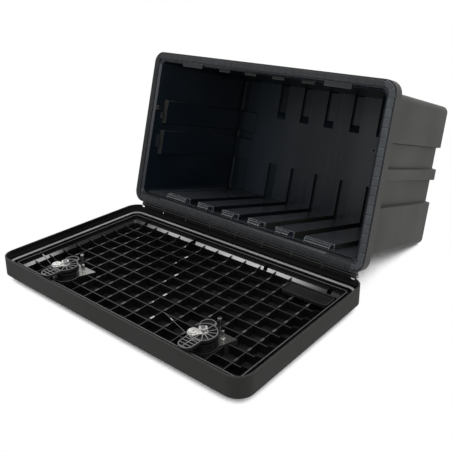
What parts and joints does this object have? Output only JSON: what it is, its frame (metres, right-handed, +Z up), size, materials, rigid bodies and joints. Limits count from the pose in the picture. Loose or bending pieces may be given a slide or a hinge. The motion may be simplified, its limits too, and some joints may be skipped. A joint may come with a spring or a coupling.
{
  "type": "toolbox",
  "caption": "Black moulded toolbox leaning back on its open drop-down door, with a sealed flange, a ribbed door on a long hinge pin, turning latches and key plugs",
  "frame": {"origin": "middle of the whole part on the floor it rests on", "axes": "+X along the hinge pin, +Y from the open door towards the box, +Z up"},
  "size_m": [0.8, 0.9848, 0.5269],
  "materials": {
    "black_shell": "fine grained black polypropylene",
    "black_inner": "smooth black polypropylene",
    "seal_rubber": "ribbed dark grey seal",
    "latch_black": "black reinforced plastic",
    "zinc": "bright zinc plate",
    "steel": "drawn steel"
  },
  "bodies": {
    "box": {"cord_eye_left": "black_inner", "cord_eye_right": "black_inner", "flange_seal": "seal_rubber", "hinge_pin": "steel", "pin_cap_left": "steel", "pin_cap_right": "steel", "tub": "black_shell"},
    "latch_left": {"knob_left": "latch_black", "spindle_left": "steel", "cam_arm_left": "latch_black", "lever_plate_left": "zinc", "cam_nut_left": "zinc"},
    "key_left": {"key_plug_left": "zinc"},
    "latch_right": {"knob_right": "latch_black", "spindle_right": "steel", "cam_arm_right": "latch_black", "lever_plate_right": "zinc", "cam_nut_right": "zinc"},
    "key_right": {"key_plug_right": "zinc"},
    "door": {"bearing_left": "latch_black", "bearing_right": "latch_black", "crimp_sleeve_left": "zinc", "crimp_sleeve_right": "zinc", "door_inner_frame": "black_inner", "door_shell": "black_shell", "eyelet_left": "zinc", "eyelet_right": "zinc", "keeper_wire_left": "steel", "keeper_wire_right": "steel", "paper_tray": "black_inner", "stop_post_left": "steel", "stop_post_right": "steel"}
  },
  "joints": [
    {"name": "door_hinge", "type": "hinge", "parent": "box", "child": "door", "pos_m": [0, -0.01669, 0.06686], "axis": [-1, 0, 0], "range_deg": [0, 104.84]},
    {"name": "latch_turn_left", "type": "hinge", "parent": "door", "child": "latch_left", "pos_m": [-0.2335, -0.40939, 0.02], "axis": [0, 0, 1], "range_deg": [0, 90]},
    {"name": "key_turn_left", "type": "hinge", "parent": "latch_left", "child": "key_left", "pos_m": [-0.2335, -0.40939, 0.01], "axis": [0, 0, 1], "range_deg": [0, 90]},
    {"name": "latch_turn_right", "type": "hinge", "parent": "door", "child": "latch_right", "pos_m": [0.2335, -0.40939, 0.02], "axis": [0, 0, 1], "range_deg": [0, 90]},
    {"name": "key_turn_right", "type": "hinge", "parent": "latch_right", "child": "key_right", "pos_m": [0.2335, -0.40939, 0.01], "axis": [0, 0, 1], "range_deg": [0, 90]}
  ]
}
......
Extract each line of the listing above, copying it word for word.

• **Written answer**
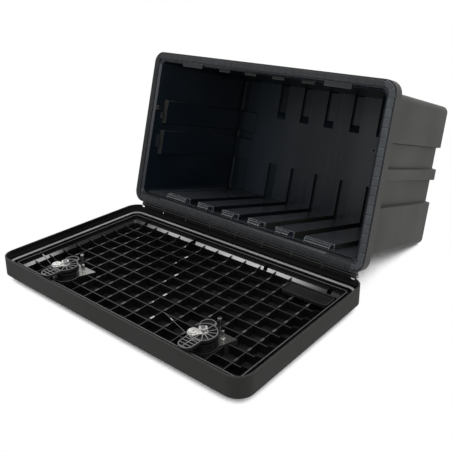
What parts and joints does this object have? Output only JSON: what it is, its frame (metres, right-handed, +Z up), size, materials, rigid bodies and joints. Limits count from the pose in the picture. Loose or bending pieces may be given a slide or a hinge. The motion may be simplified, its limits too, and some joints may be skipped. A joint may come with a spring or a coupling.
{
  "type": "toolbox",
  "caption": "Black moulded toolbox leaning back on its open drop-down door, with a sealed flange, a ribbed door on a long hinge pin, turning latches and key plugs",
  "frame": {"origin": "middle of the whole part on the floor it rests on", "axes": "+X along the hinge pin, +Y from the open door towards the box, +Z up"},
  "size_m": [0.8, 0.9848, 0.5269],
  "materials": {
    "black_shell": "fine grained black polypropylene",
    "black_inner": "smooth black polypropylene",
    "seal_rubber": "ribbed dark grey seal",
    "latch_black": "black reinforced plastic",
    "zinc": "bright zinc plate",
    "steel": "drawn steel"
  },
  "bodies": {
    "box": {"cord_eye_left": "black_inner", "cord_eye_right": "black_inner", "flange_seal": "seal_rubber", "hinge_pin": "steel", "pin_cap_left": "steel", "pin_cap_right": "steel", "tub": "black_shell"},
    "latch_left": {"knob_left": "latch_black", "spindle_left": "steel", "cam_arm_left": "latch_black", "lever_plate_left": "zinc", "cam_nut_left": "zinc"},
    "key_left": {"key_plug_left": "zinc"},
    "latch_right": {"knob_right": "latch_black", "spindle_right": "steel", "cam_arm_right": "latch_black", "lever_plate_right": "zinc", "cam_nut_right": "zinc"},
    "key_right": {"key_plug_right": "zinc"},
    "door": {"bearing_left": "latch_black", "bearing_right": "latch_black", "crimp_sleeve_left": "zinc", "crimp_sleeve_right": "zinc", "door_inner_frame": "black_inner", "door_shell": "black_shell", "eyelet_left": "zinc", "eyelet_right": "zinc", "keeper_wire_left": "steel", "keeper_wire_right": "steel", "paper_tray": "black_inner", "stop_post_left": "steel", "stop_post_right": "steel"}
  },
  "joints": [
    {"name": "door_hinge", "type": "hinge", "parent": "box", "child": "door", "pos_m": [0, -0.01669, 0.06686], "axis": [-1, 0, 0], "range_deg": [0, 104.84]},
    {"name": "latch_turn_left", "type": "hinge", "parent": "door", "child": "latch_left", "pos_m": [-0.2335, -0.40939, 0.02], "axis": [0, 0, 1], "range_deg": [0, 90]},
    {"name": "key_turn_left", "type": "hinge", "parent": "latch_left", "child": "key_left", "pos_m": [-0.2335, -0.40939, 0.01], "axis": [0, 0, 1], "range_deg": [0, 90]},
    {"name": "latch_turn_right", "type": "hinge", "parent": "door", "child": "latch_right", "pos_m": [0.2335, -0.40939, 0.02], "axis": [0, 0, 1], "range_deg": [0, 90]},
    {"name": "key_turn_right", "type": "hinge", "parent": "latch_right", "child": "key_right", "pos_m": [0.2335, -0.40939, 0.01], "axis": [0, 0, 1], "range_deg": [0, 90]}
  ]
}